Leader Publications (Pvt) Ltd was given time to show cause and the case was heard yesterday 9 July 2009 at the Mt. Lavinia Courts before the Additional District Judge Mohammed Macky. The original Defence team had voluntarily resigned from handling the case citing it was against their ethical and moral standing to oppose a national hero like the Secretary of Defence, with whose unwavering commitment and focus Sri Lanka is a free country today.

A new team comprising of some who have a history of appearing for and defending LTTE suspects in the past, namely Srinath Perera, Upul Jayasuriya, S. Sumanthiran, Attorney-at-Law Viran Corea, Attorney-at-Law instructed by Athula Ranagala, Attorney-at-Law appeared for Leader Publications.

It was the observation of some senior independent Lawyers who were present in court that day, that this team of Lawyers share a common anti-patriotic sentiment fired by pro UNP activism and following. One such Lawyer speaking to the media mentioned his disbelief and shock at the manner in which these Lawyers had banded together in the face of prima facie proof of Contempt of Court. As a respected senior member of the legal fraternity, he opined that the behaviour of these Lawyers was an insult to the whole profession and totally unacceptable at a time when Sri Lanka is enjoying its veritable independence after 30 long years. He went to the extent of branding these Lawyers as traitors of the nation.

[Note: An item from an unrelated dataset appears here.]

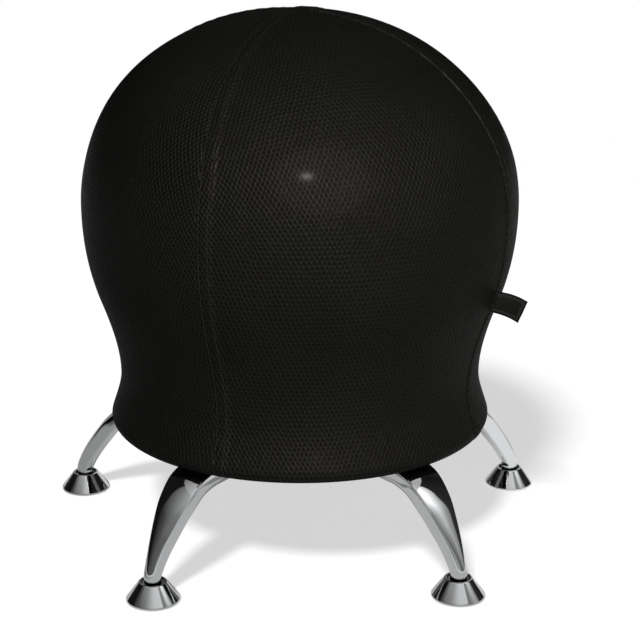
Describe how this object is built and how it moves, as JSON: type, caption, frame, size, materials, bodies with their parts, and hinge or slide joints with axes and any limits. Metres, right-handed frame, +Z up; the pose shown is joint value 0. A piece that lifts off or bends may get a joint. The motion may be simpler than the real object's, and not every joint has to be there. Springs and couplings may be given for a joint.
{
  "type": "balance ball chair",
  "caption": "Backless ball seat: an inflated ball under a fitted mesh cover, held on a steel pan with arched chrome tube legs and swivelling bell feet.",
  "frame": {"origin": "on the floor, under the middle of the chair's outline box", "axes": "+Z up, +Y towards the leg at the back, +X to the right seen from the front"},
  "size_m": [0.5708, 0.5456, 0.584],
  "materials": {
    "air_mesh": "black spacer mesh, matt, with a raised diamond knit",
    "tape": "woven binding tape, matt",
    "elastic": "braided elastic cord",
    "woven_tab": "close satin weave, bare",
    "ball_vinyl": "soft vinyl, fine grain",
    "plug_vinyl": "soft vinyl, smooth",
    "edge_plastic": "moulded, fine grain",
    "coated_steel": "black powder coat, fine orange peel",
    "chrome": "polished chrome plate",
    "zinc_steel": "bright zinc plate",
    "nylon": "moulded nylon",
    "sole_rubber": "moulded rubber, matt"
  },
  "bodies": {
    "chair": {"seat_cover": "air_mesh", "hem_binding": "tape", "hem_elastic": "elastic", "side_tab": "woven_tab", "air_ball": "ball_vinyl", "rim_ring": "edge_plastic", "seat_pan": "coated_steel", "leg_back": "chrome", "leg_screw_back_inner": "zinc_steel", "leg_screw_back_outer": "zinc_steel", "leg_nut_back_inner": "zinc_steel", "leg_nut_back_outer": "zinc_steel", "leg_insert_back": "nylon", "foot_stem_back": "zinc_steel", "leg_left": "chrome", "leg_screw_left_inner": "zinc_steel", "leg_screw_left_outer": "zinc_steel", "leg_nut_left_inner": "zinc_steel", "leg_nut_left_outer": "zinc_steel", "leg_insert_left": "nylon", "foot_stem_left": "zinc_steel", "leg_front_left": "chrome", "leg_screw_front_left_inner": "zinc_steel", "leg_screw_front_left_outer": "zinc_steel", "leg_nut_front_left_inner": "zinc_steel", "leg_nut_front_left_outer": "zinc_steel", "leg_insert_front_left": "nylon", "foot_stem_front_left": "zinc_steel", "leg_front_right": "chrome", "leg_screw_front_right_inner": "zinc_steel", "leg_screw_front_right_outer": "zinc_steel", "leg_nut_front_right_inner": "zinc_steel", "leg_nut_front_right_outer": "zinc_steel", "leg_insert_front_right": "nylon", "foot_stem_front_right": "zinc_steel", "leg_right": "chrome", "leg_screw_right_inner": "zinc_steel", "leg_screw_right_outer": "zinc_steel", "leg_nut_right_inner": "zinc_steel", "leg_nut_right_outer": "zinc_steel", "leg_insert_right": "nylon", "foot_stem_right": "zinc_steel"},
    "foot_back": {"foot_bell_back": "chrome", "foot_sole_back": "sole_rubber"},
    "foot_left": {"foot_bell_left": "chrome", "foot_sole_left": "sole_rubber"},
    "foot_front_left": {"foot_bell_front_left": "chrome", "foot_sole_front_left": "sole_rubber"},
    "foot_front_right": {"foot_bell_front_right": "chrome", "foot_sole_front_right": "sole_rubber"},
    "foot_right": {"foot_bell_right": "chrome", "foot_sole_right": "sole_rubber"},
    "air_plug": {"air_plug": "plug_vinyl"}
  },
  "joints": [
    {"name": "foot_back_swivel", "type": "hinge", "parent": "chair", "child": "foot_back", "pos_m": [0, 0.24458, 0.012], "axis": [0, 0, 1], "continuous": true},
    {"name": "foot_left_swivel", "type": "hinge", "parent": "chair", "child": "foot_left", "pos_m": [-0.25717, 0.05774, 0.012], "axis": [0, 0, 1], "continuous": true},
    {"name": "foot_front_left_swivel", "type": "hinge", "parent": "chair", "child": "foot_front_left", "pos_m": [-0.15894, -0.24458, 0.012], "axis": [0, 0, 1], "continuous": true},
    {"name": "foot_front_right_swivel", "type": "hinge", "parent": "chair", "child": "foot_front_right", "pos_m": [0.15894, -0.24458, 0.012], "axis": [0, 0, 1], "continuous": true},
    {"name": "foot_right_swivel", "type": "hinge", "parent": "chair", "child": "foot_right", "pos_m": [0.25717, 0.05774, 0.012], "axis": [0, 0, 1], "continuous": true},
    {"name": "air_plug_pull", "type": "slide", "parent": "chair", "child": "air_plug", "axis": [0, 0, -1], "range_m": [0, 0.016]}
  ]
}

Lawyers are officers of the court. Any attack on them in relation to their official functions amounts to contempt. The publication of this article, with photographs of three of the lawyers, is an attack not only on them but also on their official function. The article calls these lawyers traitors simply because in this case they appeared against the defence ministry. It also implies that the status of a “national hero” before the law is unequal to that of other parties, even though the basic principle of the law is the equality of all citizens before it. Such is the condition of law under this security apparatus.